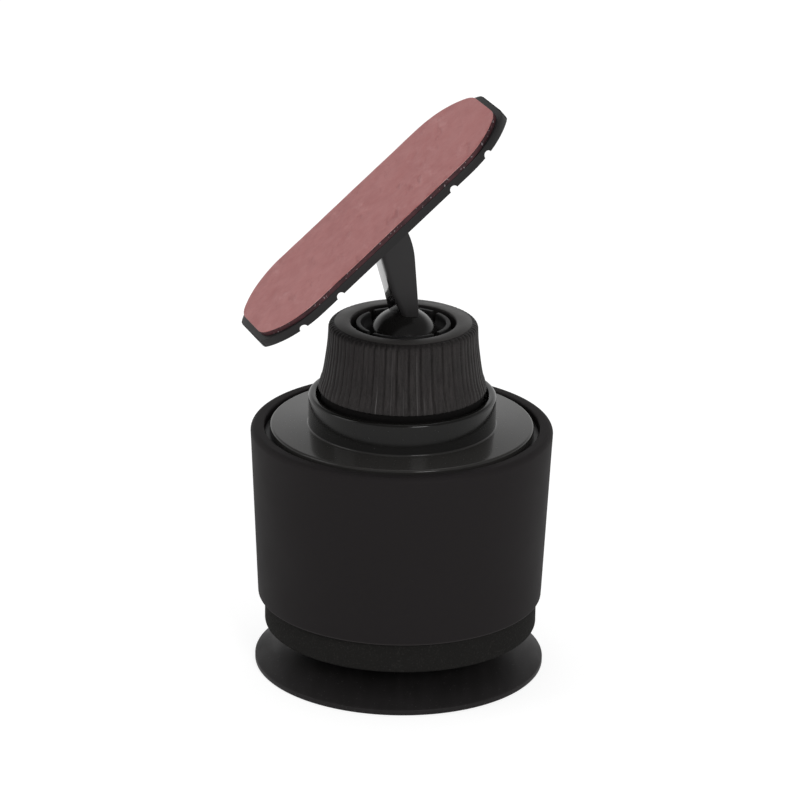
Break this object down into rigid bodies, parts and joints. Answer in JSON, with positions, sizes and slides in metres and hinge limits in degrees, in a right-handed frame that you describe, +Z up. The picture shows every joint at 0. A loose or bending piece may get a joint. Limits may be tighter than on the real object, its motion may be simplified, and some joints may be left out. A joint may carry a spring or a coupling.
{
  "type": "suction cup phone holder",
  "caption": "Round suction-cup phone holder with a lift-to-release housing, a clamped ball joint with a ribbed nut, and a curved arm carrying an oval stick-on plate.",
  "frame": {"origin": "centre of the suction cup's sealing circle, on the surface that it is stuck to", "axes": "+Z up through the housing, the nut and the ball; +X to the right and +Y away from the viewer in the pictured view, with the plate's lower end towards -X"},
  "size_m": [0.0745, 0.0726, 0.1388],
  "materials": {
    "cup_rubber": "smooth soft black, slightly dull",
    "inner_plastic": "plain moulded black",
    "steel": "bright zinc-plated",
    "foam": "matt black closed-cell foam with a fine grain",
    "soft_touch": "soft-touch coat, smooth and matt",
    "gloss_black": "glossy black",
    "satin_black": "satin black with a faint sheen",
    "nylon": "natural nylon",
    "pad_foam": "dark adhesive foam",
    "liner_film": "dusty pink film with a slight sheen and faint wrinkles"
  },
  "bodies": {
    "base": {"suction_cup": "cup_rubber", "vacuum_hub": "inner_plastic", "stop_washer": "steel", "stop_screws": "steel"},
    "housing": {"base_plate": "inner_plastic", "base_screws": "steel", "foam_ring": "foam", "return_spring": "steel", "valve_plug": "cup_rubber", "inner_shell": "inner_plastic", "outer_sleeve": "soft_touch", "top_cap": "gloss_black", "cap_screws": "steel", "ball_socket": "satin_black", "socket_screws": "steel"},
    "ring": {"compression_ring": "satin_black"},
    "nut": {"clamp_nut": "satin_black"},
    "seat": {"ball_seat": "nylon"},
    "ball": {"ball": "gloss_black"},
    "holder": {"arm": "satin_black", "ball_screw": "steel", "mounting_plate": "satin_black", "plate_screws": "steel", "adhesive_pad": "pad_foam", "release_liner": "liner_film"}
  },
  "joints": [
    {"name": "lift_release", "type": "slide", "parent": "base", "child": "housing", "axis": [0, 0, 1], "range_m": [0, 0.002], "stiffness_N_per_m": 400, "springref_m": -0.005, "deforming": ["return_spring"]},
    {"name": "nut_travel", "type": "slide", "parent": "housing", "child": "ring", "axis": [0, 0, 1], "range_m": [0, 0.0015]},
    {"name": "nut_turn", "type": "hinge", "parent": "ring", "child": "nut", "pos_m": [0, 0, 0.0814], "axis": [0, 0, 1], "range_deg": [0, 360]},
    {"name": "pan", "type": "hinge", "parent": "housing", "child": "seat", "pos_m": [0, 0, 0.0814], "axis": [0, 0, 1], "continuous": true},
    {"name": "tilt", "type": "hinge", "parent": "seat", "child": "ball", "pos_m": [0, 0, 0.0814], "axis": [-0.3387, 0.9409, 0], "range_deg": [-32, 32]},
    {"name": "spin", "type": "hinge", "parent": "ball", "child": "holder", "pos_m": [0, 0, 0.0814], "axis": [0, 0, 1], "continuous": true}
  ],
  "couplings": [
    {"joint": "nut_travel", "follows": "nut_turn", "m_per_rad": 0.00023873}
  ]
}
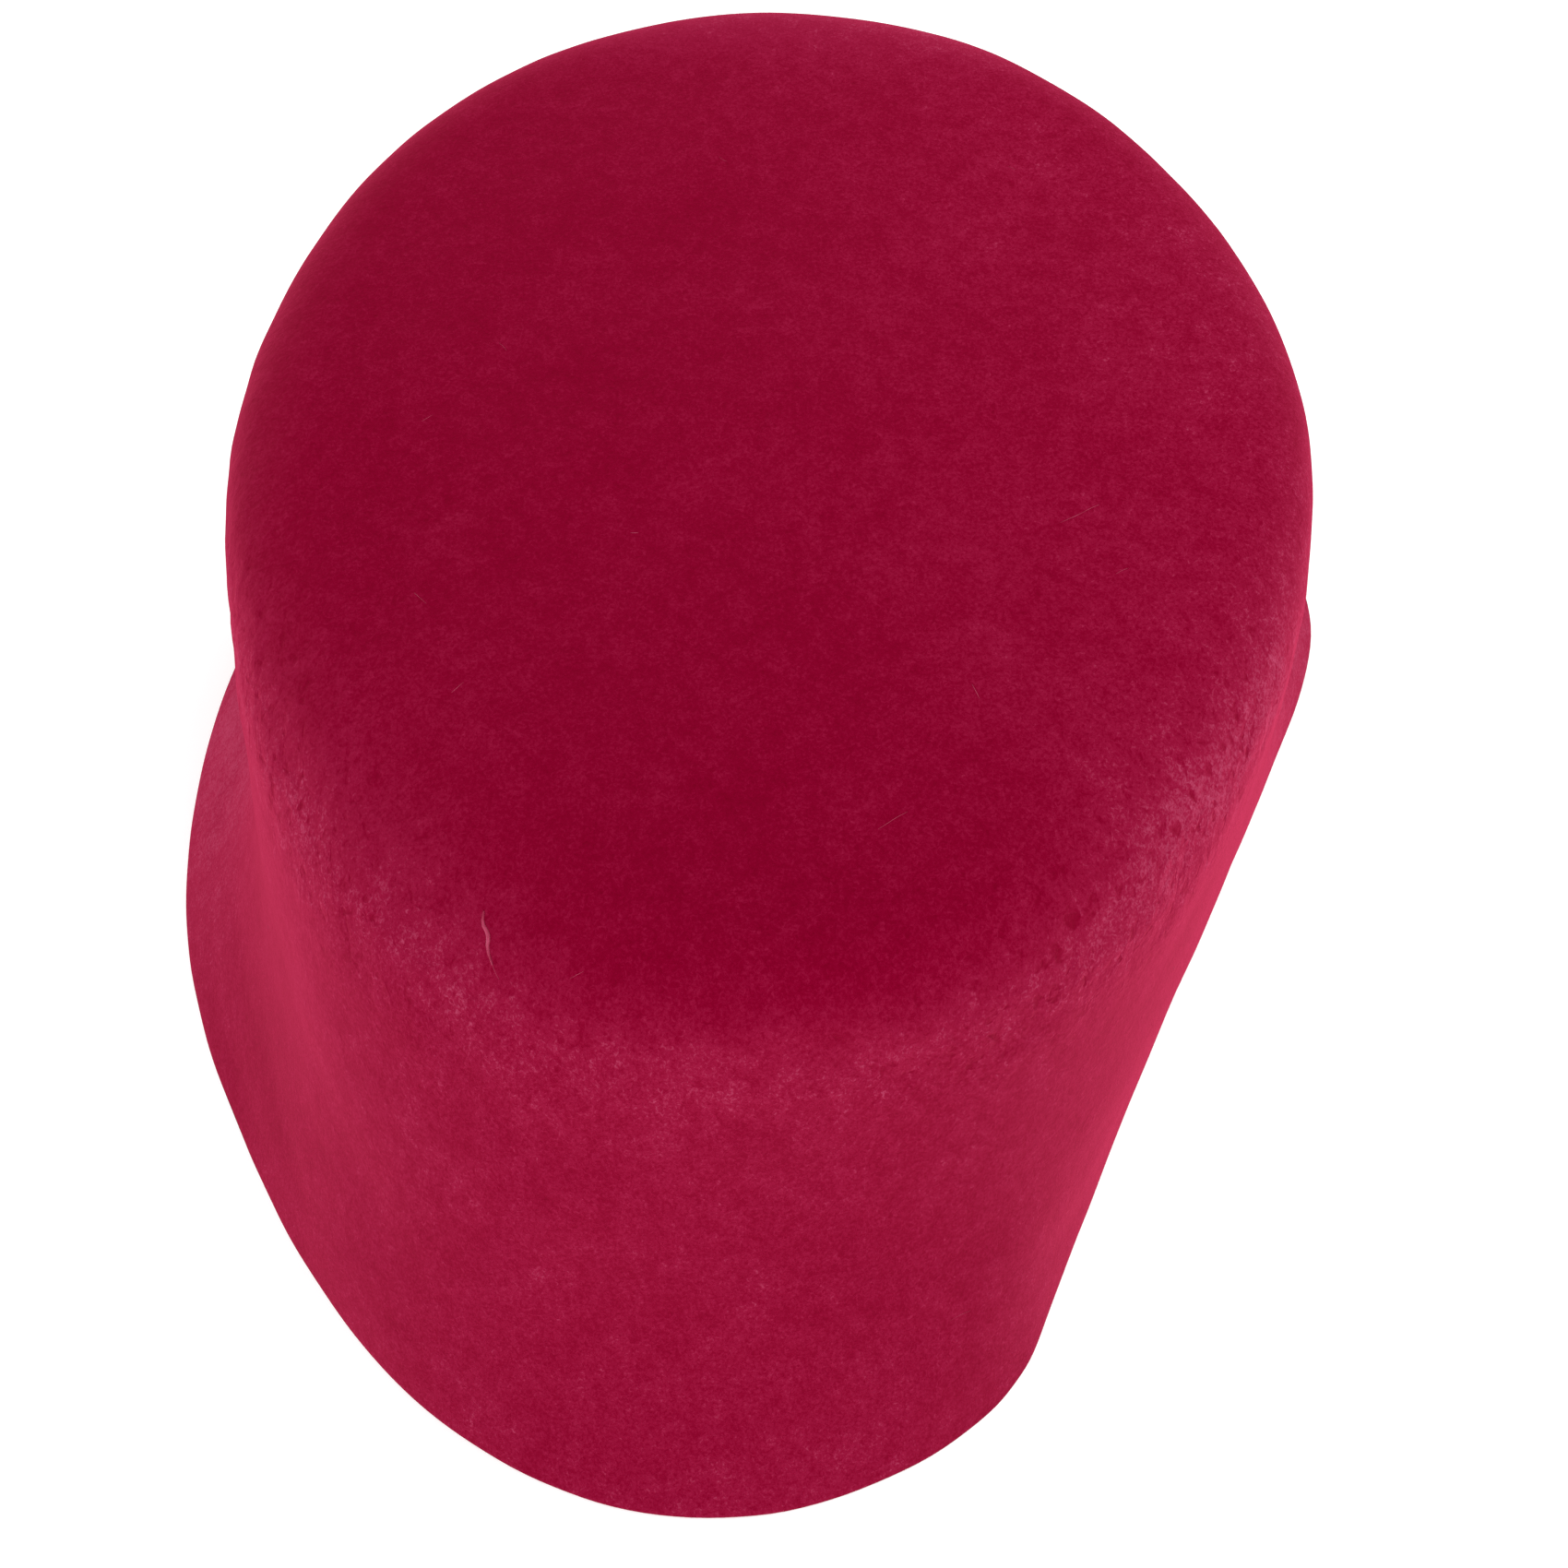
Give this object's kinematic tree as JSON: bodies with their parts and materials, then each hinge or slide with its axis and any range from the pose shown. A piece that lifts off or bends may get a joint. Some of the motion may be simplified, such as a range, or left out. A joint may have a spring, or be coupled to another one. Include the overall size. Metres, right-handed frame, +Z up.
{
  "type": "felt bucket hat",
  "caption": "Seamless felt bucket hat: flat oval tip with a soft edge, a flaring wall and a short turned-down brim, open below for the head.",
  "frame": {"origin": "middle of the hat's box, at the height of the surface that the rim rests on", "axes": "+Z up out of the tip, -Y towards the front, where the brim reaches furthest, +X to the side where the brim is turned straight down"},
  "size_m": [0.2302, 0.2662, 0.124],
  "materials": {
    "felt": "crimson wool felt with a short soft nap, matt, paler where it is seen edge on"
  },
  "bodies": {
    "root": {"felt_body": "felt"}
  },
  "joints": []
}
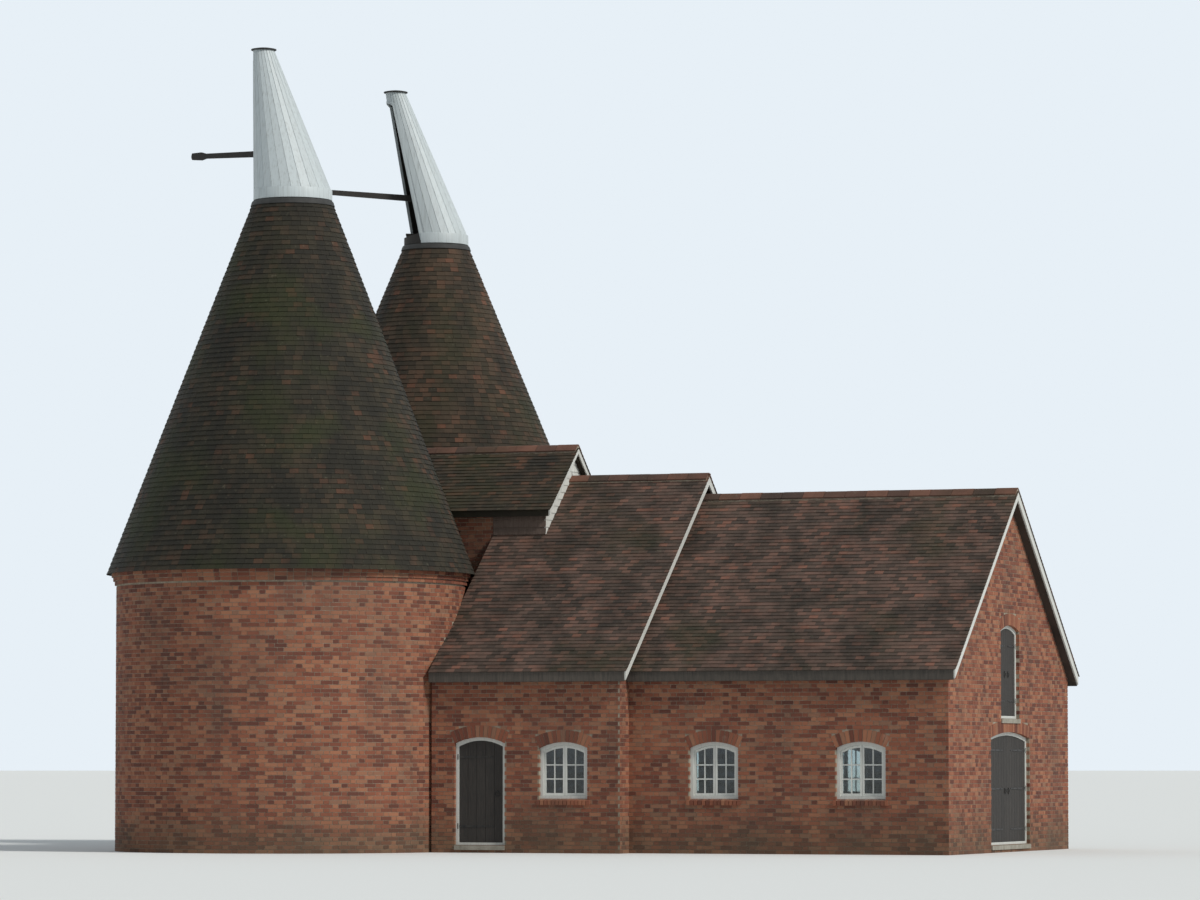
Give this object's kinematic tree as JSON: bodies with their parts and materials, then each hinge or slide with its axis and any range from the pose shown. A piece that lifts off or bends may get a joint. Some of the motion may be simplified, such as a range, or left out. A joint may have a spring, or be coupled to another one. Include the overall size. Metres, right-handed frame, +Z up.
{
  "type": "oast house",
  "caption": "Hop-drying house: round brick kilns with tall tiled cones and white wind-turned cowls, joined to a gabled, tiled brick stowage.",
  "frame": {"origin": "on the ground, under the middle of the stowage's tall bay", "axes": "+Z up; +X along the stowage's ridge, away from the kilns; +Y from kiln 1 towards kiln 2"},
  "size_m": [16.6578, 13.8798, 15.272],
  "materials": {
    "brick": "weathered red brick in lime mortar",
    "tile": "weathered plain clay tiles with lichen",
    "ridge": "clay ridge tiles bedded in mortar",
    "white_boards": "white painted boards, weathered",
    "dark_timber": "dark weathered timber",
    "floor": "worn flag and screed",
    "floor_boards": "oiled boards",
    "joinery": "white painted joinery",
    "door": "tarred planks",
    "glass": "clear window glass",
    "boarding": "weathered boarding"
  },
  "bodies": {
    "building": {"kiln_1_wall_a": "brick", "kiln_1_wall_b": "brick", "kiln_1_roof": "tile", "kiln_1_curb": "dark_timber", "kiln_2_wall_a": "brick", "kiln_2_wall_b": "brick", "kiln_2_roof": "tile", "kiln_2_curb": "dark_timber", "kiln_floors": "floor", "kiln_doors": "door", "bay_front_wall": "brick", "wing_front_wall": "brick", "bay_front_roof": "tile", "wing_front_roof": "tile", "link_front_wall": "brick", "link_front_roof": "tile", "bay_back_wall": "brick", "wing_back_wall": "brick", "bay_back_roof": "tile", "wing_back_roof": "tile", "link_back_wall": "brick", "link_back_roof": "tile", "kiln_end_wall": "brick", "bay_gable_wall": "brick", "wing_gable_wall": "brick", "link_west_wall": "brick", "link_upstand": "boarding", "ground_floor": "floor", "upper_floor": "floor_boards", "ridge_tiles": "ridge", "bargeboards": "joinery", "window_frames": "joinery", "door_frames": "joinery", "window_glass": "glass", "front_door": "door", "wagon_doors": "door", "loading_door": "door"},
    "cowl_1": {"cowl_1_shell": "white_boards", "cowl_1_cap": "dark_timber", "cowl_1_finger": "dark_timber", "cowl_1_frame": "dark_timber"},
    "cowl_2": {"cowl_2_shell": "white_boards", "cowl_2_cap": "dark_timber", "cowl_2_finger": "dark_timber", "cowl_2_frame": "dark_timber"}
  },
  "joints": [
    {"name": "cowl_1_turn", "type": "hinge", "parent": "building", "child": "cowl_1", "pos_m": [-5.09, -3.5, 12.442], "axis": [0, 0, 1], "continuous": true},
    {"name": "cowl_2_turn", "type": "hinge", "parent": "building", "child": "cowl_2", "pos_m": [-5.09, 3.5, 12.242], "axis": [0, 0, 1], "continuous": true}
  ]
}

==================================================

### Description of the task
Leaving aside the images, write out the entries above word for word.

### Result for this exercise
Break this object down into rigid bodies, parts and joints. Answer in JSON, with positions, sizes and slides in metres and hinge limits in degrees, in a right-handed frame that you describe, +Z up. The picture shows every joint at 0. A loose or bending piece may get a joint. Limits may be tighter than on the real object, its motion may be simplified, and some joints may be left out. A joint may carry a spring or a coupling.
{
  "type": "suction cup phone holder",
  "caption": "Round suction-cup phone holder with a lift-to-release housing, a clamped ball joint with a ribbed nut, and a curved arm carrying an oval stick-on plate.",
  "frame": {"origin": "centre of the suction cup's sealing circle, on the surface that it is stuck to", "axes": "+Z up through the housing, the nut and the ball; +X to the right and +Y away from the viewer in the pictured view, with the plate's lower end towards -X"},
  "size_m": [0.0745, 0.0726, 0.1388],
  "materials": {
    "cup_rubber": "smooth soft black, slightly dull",
    "inner_plastic": "plain moulded black",
    "steel": "bright zinc-plated",
    "foam": "matt black closed-cell foam with a fine grain",
    "soft_touch": "soft-touch coat, smooth and matt",
    "gloss_black": "glossy black",
    "satin_black": "satin black with a faint sheen",
    "nylon": "natural nylon",
    "pad_foam": "dark adhesive foam",
    "liner_film": "dusty pink film with a slight sheen and faint wrinkles"
  },
  "bodies": {
    "base": {"suction_cup": "cup_rubber", "vacuum_hub": "inner_plastic", "stop_washer": "steel", "stop_screws": "steel"},
    "housing": {"base_plate": "inner_plastic", "base_screws": "steel", "foam_ring": "foam", "return_spring": "steel", "valve_plug": "cup_rubber", "inner_shell": "inner_plastic", "outer_sleeve": "soft_touch", "top_cap": "gloss_black", "cap_screws": "steel", "ball_socket": "satin_black", "socket_screws": "steel"},
    "ring": {"compression_ring": "satin_black"},
    "nut": {"clamp_nut": "satin_black"},
    "seat": {"ball_seat": "nylon"},
    "ball": {"ball": "gloss_black"},
    "holder": {"arm": "satin_black", "ball_screw": "steel", "mounting_plate": "satin_black", "plate_screws": "steel", "adhesive_pad": "pad_foam", "release_liner": "liner_film"}
  },
  "joints": [
    {"name": "lift_release", "type": "slide", "parent": "base", "child": "housing", "axis": [0, 0, 1], "range_m": [0, 0.002], "stiffness_N_per_m": 400, "springref_m": -0.005, "deforming": ["return_spring"]},
    {"name": "nut_travel", "type": "slide", "parent": "housing", "child": "ring", "axis": [0, 0, 1], "range_m": [0, 0.0015]},
    {"name": "nut_turn", "type": "hinge", "parent": "ring", "child": "nut", "pos_m": [0, 0, 0.0814], "axis": [0, 0, 1], "range_deg": [0, 360]},
    {"name": "pan", "type": "hinge", "parent": "housing", "child": "seat", "pos_m": [0, 0, 0.0814], "axis": [0, 0, 1], "continuous": true},
    {"name": "tilt", "type": "hinge", "parent": "seat", "child": "ball", "pos_m": [0, 0, 0.0814], "axis": [-0.3387, 0.9409, 0], "range_deg": [-32, 32]},
    {"name": "spin", "type": "hinge", "parent": "ball", "child": "holder", "pos_m": [0, 0, 0.0814], "axis": [0, 0, 1], "continuous": true}
  ],
  "couplings": [
    {"joint": "nut_travel", "follows": "nut_turn", "m_per_rad": 0.00023873}
  ]
}
Give this object's kinematic tree as JSON: bodies with their parts and materials, then each hinge or slide with its axis and any range from the pose shown. A piece that lifts off or bends may get a joint. Some of the motion may be simplified, such as a range, or left out. A joint may have a spring, or be coupled to another one. Include the overall size. Metres, right-handed frame, +Z up.
{
  "type": "felt bucket hat",
  "caption": "Seamless felt bucket hat: flat oval tip with a soft edge, a flaring wall and a short turned-down brim, open below for the head.",
  "frame": {"origin": "middle of the hat's box, at the height of the surface that the rim rests on", "axes": "+Z up out of the tip, -Y towards the front, where the brim reaches furthest, +X to the side where the brim is turned straight down"},
  "size_m": [0.2302, 0.2662, 0.124],
  "materials": {
    "felt": "crimson wool felt with a short soft nap, matt, paler where it is seen edge on"
  },
  "bodies": {
    "root": {"felt_body": "felt"}
  },
  "joints": []
}
Give this object's kinematic tree as JSON: bodies with their parts and materials, then each hinge or slide with its axis and any range from the pose shown. A piece that lifts off or bends may get a joint. Some of the motion may be simplified, such as a range, or left out. A joint may have a spring, or be coupled to another one. Include the overall size. Metres, right-handed frame, +Z up.
{
  "type": "oast house",
  "caption": "Hop-drying house: round brick kilns with tall tiled cones and white wind-turned cowls, joined to a gabled, tiled brick stowage.",
  "frame": {"origin": "on the ground, under the middle of the stowage's tall bay", "axes": "+Z up; +X along the stowage's ridge, away from the kilns; +Y from kiln 1 towards kiln 2"},
  "size_m": [16.6578, 13.8798, 15.272],
  "materials": {
    "brick": "weathered red brick in lime mortar",
    "tile": "weathered plain clay tiles with lichen",
    "ridge": "clay ridge tiles bedded in mortar",
    "white_boards": "white painted boards, weathered",
    "dark_timber": "dark weathered timber",
    "floor": "worn flag and screed",
    "floor_boards": "oiled boards",
    "joinery": "white painted joinery",
    "door": "tarred planks",
    "glass": "clear window glass",
    "boarding": "weathered boarding"
  },
  "bodies": {
    "building": {"kiln_1_wall_a": "brick", "kiln_1_wall_b": "brick", "kiln_1_roof": "tile", "kiln_1_curb": "dark_timber", "kiln_2_wall_a": "brick", "kiln_2_wall_b": "brick", "kiln_2_roof": "tile", "kiln_2_curb": "dark_timber", "kiln_floors": "floor", "kiln_doors": "door", "bay_front_wall": "brick", "wing_front_wall": "brick", "bay_front_roof": "tile", "wing_front_roof": "tile", "link_front_wall": "brick", "link_front_roof": "tile", "bay_back_wall": "brick", "wing_back_wall": "brick", "bay_back_roof": "tile", "wing_back_roof": "tile", "link_back_wall": "brick", "link_back_roof": "tile", "kiln_end_wall": "brick", "bay_gable_wall": "brick", "wing_gable_wall": "brick", "link_west_wall": "brick", "link_upstand": "boarding", "ground_floor": "floor", "upper_floor": "floor_boards", "ridge_tiles": "ridge", "bargeboards": "joinery", "window_frames": "joinery", "door_frames": "joinery", "window_glass": "glass", "front_door": "door", "wagon_doors": "door", "loading_door": "door"},
    "cowl_1": {"cowl_1_shell": "white_boards", "cowl_1_cap": "dark_timber", "cowl_1_finger": "dark_timber", "cowl_1_frame": "dark_timber"},
    "cowl_2": {"cowl_2_shell": "white_boards", "cowl_2_cap": "dark_timber", "cowl_2_finger": "dark_timber", "cowl_2_frame": "dark_timber"}
  },
  "joints": [
    {"name": "cowl_1_turn", "type": "hinge", "parent": "building", "child": "cowl_1", "pos_m": [-5.09, -3.5, 12.442], "axis": [0, 0, 1], "continuous": true},
    {"name": "cowl_2_turn", "type": "hinge", "parent": "building", "child": "cowl_2", "pos_m": [-5.09, 3.5, 12.242], "axis": [0, 0, 1], "continuous": true}
  ]
}